Gary Carey, Judy Holliday’s biographer, disliked the movie because the story, originally a play by George S. Kaufman and Howard Teichmann, was originally written for a much older actress: Josephine Hull, who’d been in the original productions of Arsenic and Old Lace and Harvey. He faulted screenwriter Abe Burrows for not giving Laura Partridge the fundamental rewrite she would have needed to be credible played by a much younger actress, but that never bothered me about this film. I found it a sheer delight, with suitably avuncular narration by George Burns and a great ending scene in which, as the gift of International Projects’ small shareholders, Laura Partridge receives the titular solid gold Cadillac – and the film, hitherto in black-and-white, suddenly cuts to glorious Technicolor for the last scene.
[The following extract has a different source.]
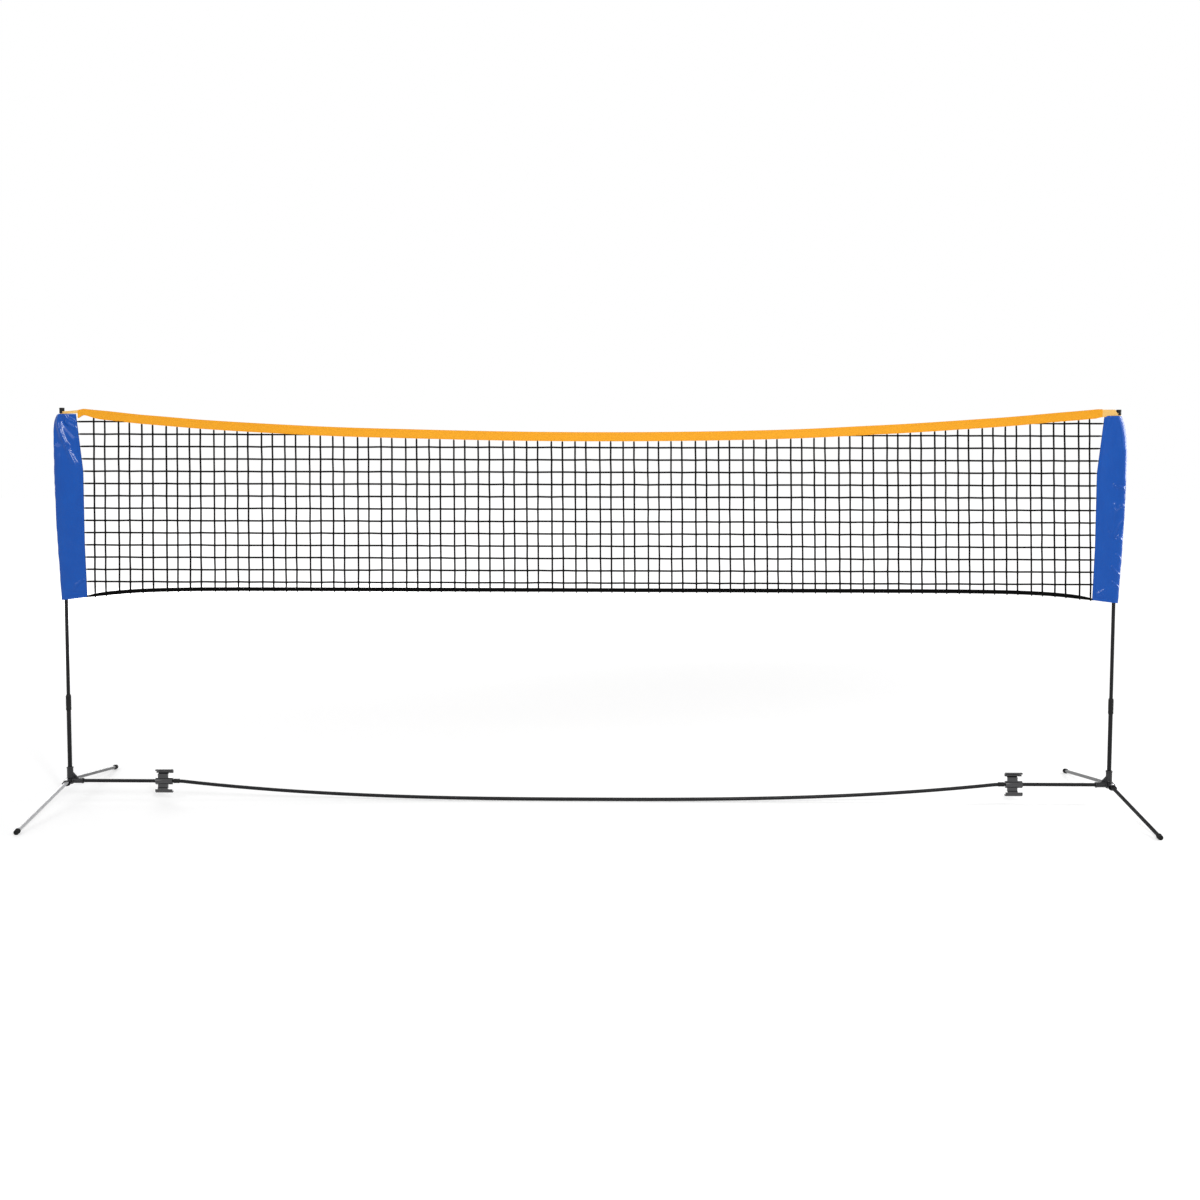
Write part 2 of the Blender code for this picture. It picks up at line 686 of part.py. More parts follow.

Around this time Pearl Bailey recorded a novelty song called “The Solid Gold Cadillac,” though it wasn’t related to this film and was instead a hymn to materialism along the lines of Eartha Kitt’s “Santa Baby.” It was made at a session which also featured three songs Bailey sang in her supporting role in the Bob Hope vehicle That Certain Feeling (https://moviemagg.blogspot.com/2021/06/that-certain-feeling-hope-enterprises-p.html), “That Certain Feeling,” “Zing! Went the Strings of My Heart,” and “Hit the Road to Dreamland.” The session ended up in the hands of Premier Sales, who had a plethora of ultra-low-budget labels and grabbed early recordings by people who later became major stars. I suspect Paramount Pictures made these records to promote That Certain Feeling and that’s how sides by Pearl Bailey, who’d begun her career on major labels (Columbia and later Decca), ended up in Premier’s purview.